* Problem *
Output the full listing word for word.

* Data shown *
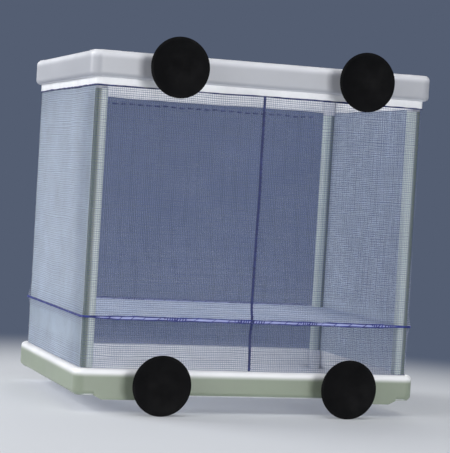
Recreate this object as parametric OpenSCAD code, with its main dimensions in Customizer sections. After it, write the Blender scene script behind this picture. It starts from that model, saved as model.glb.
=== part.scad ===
// Net breeding box: two open moulded frames on four corner posts, with a net bag
// stretched round the posts and four suction cups that hold the box to a glass wall.
// Millimetres. +Z is up, and the cups face -Y.

/* [Frames] */
// Outside width of both frames
frame_w = 165; // [120:1:220]
// Outside depth of both frames
frame_d = 120; // [90:1:180]
// Height from the underside of the bottom frame's wall to the top of the top frame
body_h = 154; // [110:1:220]
// Height of a frame's wall
wall_h = 12; // [11:0.5:18]
// Thickness of a frame's wall
wall_t = 2.6; // [2.4:0.1:3.4]
// Rounding of the two outer edges of a frame's wall
edge_r = 2.2; // [0.6:0.1:2.3]
// Thickness of the web that ties a socket to its corner
web_t = 2.2; // [1.2:0.1:3]
// How far the sockets of the top frame hang below its wall
socket_drop = 5; // [1:0.5:10]

/* [Feet] */
// Height of the feet under the long walls
foot_h = 2; // [1:0.1:3]
// Length of a foot at the wall
foot_len = 32; // [16:1:40]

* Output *
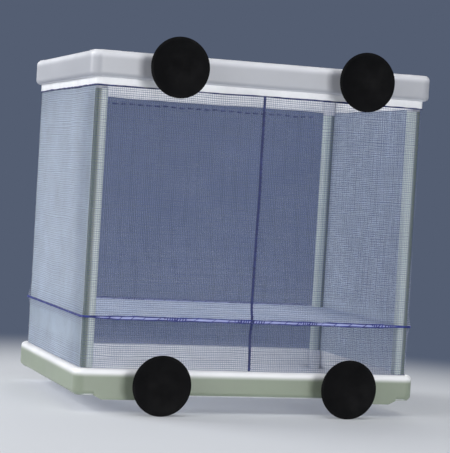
Recreate this object as parametric OpenSCAD code, with its main dimensions in Customizer sections. After it, write the Blender scene script behind this picture. It starts from that model, saved as model.glb.
=== part.scad ===
// Net breeding box: two open moulded frames on four corner posts, with a net bag
// stretched round the posts and four suction cups that hold the box to a glass wall.
// Millimetres. +Z is up, and the cups face -Y.

/* [Frames] */
// Outside width of both frames
frame_w = 165; // [120:1:220]
// Outside depth of both frames
frame_d = 120; // [90:1:180]
// Height from the underside of the bottom frame's wall to the top of the top frame
body_h = 154; // [110:1:220]
// Height of a frame's wall
wall_h = 12; // [11:0.5:18]
// Thickness of a frame's wall
wall_t = 2.6; // [2.4:0.1:3.4]
// Rounding of the two outer edges of a frame's wall
edge_r = 2.2; // [0.6:0.1:2.3]
// Thickness of the web that ties a socket to its corner
web_t = 2.2; // [1.2:0.1:3]
// How far the sockets of the top frame hang below its wall
socket_drop = 5; // [1:0.5:10]

/* [Feet] */
// Height of the feet under the long walls
foot_h = 2; // [1:0.1:3]
// Length of a foot at the wall
foot_len = 32; // [16:1:40]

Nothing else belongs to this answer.